Il generale D'Avossa di E. St.

Il generale D'Avossa Il generale D'Avossa «Decidere di revocami il comando per l'Italia è stato come un autogol» ROMA. Saranno il Tar ed il Consiglio di Stato a decidere sulla legittimità o meno della revoca, disposta dal ministro della Difesa, del generale Gianalfonso D'Avossa dall'incarico di vicecapo della missione di monitoraggio dell'Unione Europea nella ex Jugoslavia. Il generale il 6 febbraio prossimo dovrà rispondere davanti al Tribunale militare di Padova dell'accusa di peculato per l'uso improprio nel 1990, quando l'alto ufficiale comandava la 132n Brigata corazzata «Ariete» a Pordenone, di due autovetture militari. Una precedente sentenza di condanna a suo carico, dopo la ristrutturazione di una palazzina, per truffa ai danni dell'amministrazione militare era stata annullata nel luglio scorso dalla Cassazione. In base a questi episodi il ministro della Difesa aveva deciso di revocare l'incarico.

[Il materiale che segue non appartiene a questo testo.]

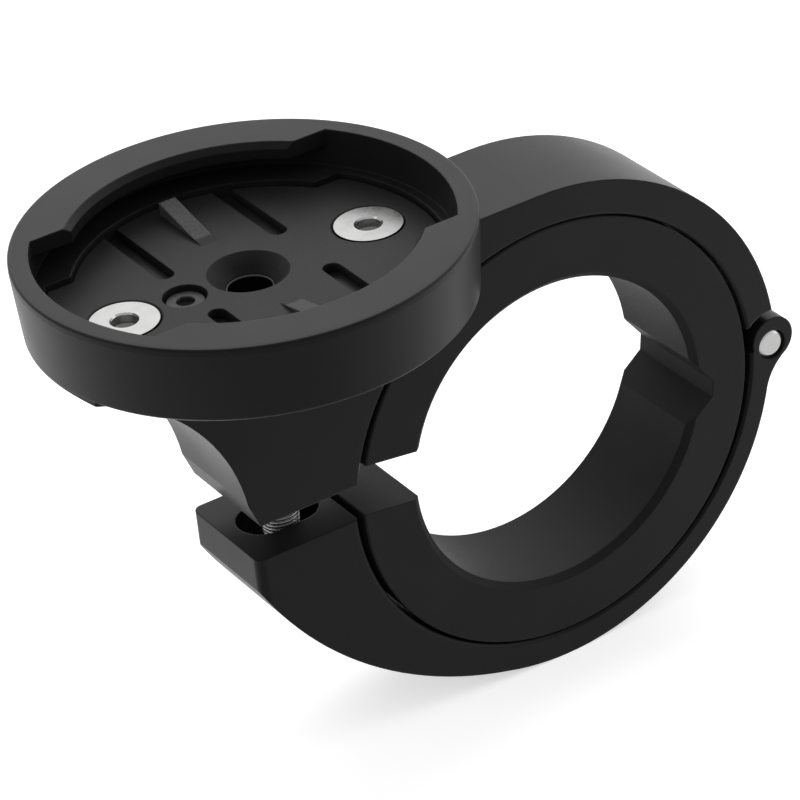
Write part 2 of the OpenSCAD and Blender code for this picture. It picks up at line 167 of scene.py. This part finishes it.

D'Avossa ha spiegato che il ricorso prima al Tar poi al Consiglio di Stato vuole simboleggiare la «sfiducia nei confronti di tutti i diretti responsabili della mia brutale rimozione da un incarico di altissimo prestigio internazionale». Sfiducia - aggiunge il generale in un suo durissimo comunicato - per un provvedimento che «arreca un incalcolabile nocumento all'immagine dell'Italia e alla credibilità delle sue istituzioni nei rapporti con la Comunità internazionale». [e. st.]